Communication protocols determine active current. A sensor that transmits via cellular network may draw hundreds of milliamps during brief bursts, while low-power LoRa modules sip tens of milliamps. Duty-cycled networking stacks, where the radio wakes only to send data packets, align well with solar-powered operation. Reducing packet size, compressing data, or batching transmissions can shrink active time and extend autonomy.
Firmware optimization plays a significant role. Microcontrollers with deep sleep modes reduce \(I_s\) dramatically, sometimes below 10 microamps. Ensuring peripherals like sensors or voltage regulators also enter low-power states prevents phantom loads. Some designs employ event-driven wake-ups using interrupts, eliminating periodic polling and further decreasing active fraction.
Real-world deployments benefit from monitoring. Many designers add coulomb counters or fuel gauges to track charge in and out of the battery. Data logs reveal whether the theoretical duty cycle matches reality, highlighting inefficiencies such as panel misalignment or unexpectedly high current draws. Iteratively adjusting hardware and firmware based on these logs leads to resilient systems.

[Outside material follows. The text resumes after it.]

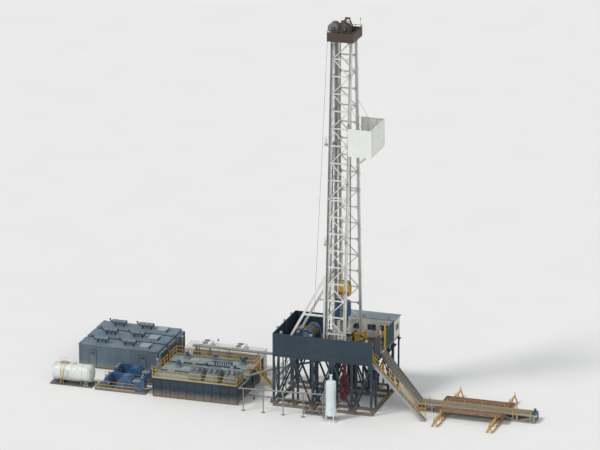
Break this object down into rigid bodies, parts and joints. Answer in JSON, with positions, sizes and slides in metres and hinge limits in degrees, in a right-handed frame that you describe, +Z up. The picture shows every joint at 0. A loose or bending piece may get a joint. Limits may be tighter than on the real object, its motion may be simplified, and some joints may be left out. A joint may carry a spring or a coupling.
{
  "type": "oil drilling rig, 1:2 scale model",
  "caption": "Land drilling rig: lattice mast with crown and racking board on a raised floor, hoisting block, doghouse, stairs, pipe ramp, mud tanks, pumps and power houses.",
  "frame": {"origin": "centre of the well at ground level, on the lower face of the blowout preventer's bottom flange", "axes": "+Z up; +X from the well along the pipe ramp and catwalk; +Y to the driller's side with the doghouse"},
  "size_m": [33.55, 10.4, 26.7455],
  "materials": {
    "mast_white": "weathered white paint, satin",
    "crown_brown": "dark weathered paint, satin",
    "navy": "dark blue-green paint, satin",
    "deck_grey": "worn deck plate, matt",
    "steel": "worn bare steel",
    "galvanised": "galvanised steel, matt",
    "safety_yellow": "yellow paint, satin",
    "roof_blue_grey": "blue-grey paint, satin",
    "machine_blue": "blue machine enamel, satin",
    "cream": "cream paint, satin",
    "wall_white": "white paint, satin",
    "vessel_white": "white paint, gloss",
    "glass": "window glass",
    "well_red": "red enamel, satin",
    "rope": "greased wire rope",
    "pipe_brown": "mill scale with light rust"
  },
  "bodies": {
    "rig": {"substructure_near": "navy", "substructure_far": "navy", "cross_beams": "navy", "floor_deck": "deck_grey", "rotary_table": "steel", "wind_walls": "navy", "stairs": "galvanised", "stair_rails": "safety_yellow", "pipe_ramp": "steel", "doghouse_walls": "cream", "doghouse_roof": "cream", "doghouse_base": "navy", "doghouse_windows": "glass", "drawworks": "machine_blue", "drawworks_drum": "steel", "raising_frame": "mast_white", "mast_shoes": "mast_white", "mast_lower_near": "mast_white", "mast_lower_far": "mast_white", "mast_lower_back": "mast_white", "mast_upper_near": "mast_white", "mast_upper_far": "mast_white", "mast_upper_back": "mast_white", "crown_frame": "crown_brown", "crown_sheaves": "steel", "crown_rail": "crown_brown", "racking_board": "mast_white", "racking_wind_wall": "wall_white", "guide_rail": "steel", "hoist_lines": "rope", "fast_and_dead_line": "rope", "mast_ladder": "mast_white", "blowout_preventer": "well_red", "flow_line": "roof_blue_grey", "gas_separator": "vessel_white", "separator_heads": "vessel_white", "choke_manifold": "roof_blue_grey", "separator_line": "roof_blue_grey", "mud_line": "roof_blue_grey", "mud_tanks": "navy", "tank_decks": "roof_blue_grey", "shale_shakers": "roof_blue_grey", "tank_rails": "safety_yellow", "mud_pumps": "machine_blue", "generator_houses": "roof_blue_grey", "control_house": "cream", "fuel_tank": "vessel_white", "fuel_tank_ends": "vessel_white", "catwalk": "steel", "pipe_racks": "safety_yellow", "rack_pipes": "pipe_brown"},
    "travelling_block": {"travelling_block": "safety_yellow", "top_drive": "machine_blue"}
  },
  "joints": [
    {"name": "block_hoist", "type": "slide", "parent": "rig", "child": "travelling_block", "axis": [0, 0, 1], "range_m": [0, 16], "deforming": ["hoist_lines"]}
  ]
}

The autonomy estimate assumes the battery starts fully charged. Seasonal changes might drain the battery before the sunniest days arrive, so planners often size panels for the worst month. In regions with extended darkness, such as high latitudes in winter, solar alone may be insufficient; hybrid systems incorporating wind or manual charging may be necessary.
Edge cases, such as sensors installed indoors near windows, require careful consideration. Glass attenuates sunlight, and interior lighting usually lacks the intensity to drive panels effectively. In such scenarios, energy harvesting from vibration or thermal gradients might supplement solar.
As the Internet of Things expands, sustainable power solutions become vital to avoid battery waste and maintenance costs. By quantifying energy balance, this calculator helps engineers and hobbyists deploy devices responsibly, ensuring data flows without interruption while minimizing environmental impact.
Continual improvements in ultra-low-power microcontrollers, high-efficiency photovoltaics, and solid-state batteries will shift the parameters over time. However, the fundamental equation—harvested energy must at least match consumption—remains. Tools that illuminate this balance streamline design decisions and encourage innovative applications, from smart agriculture to wildlife tracking.
Ultimately, successful solar-powered IoT projects marry careful planning with empirical testing. Use the calculator as a starting point, then prototype, measure, and refine in the field. The reward is a self-sustaining device that quietly gathers insights from the world without demanding constant human intervention.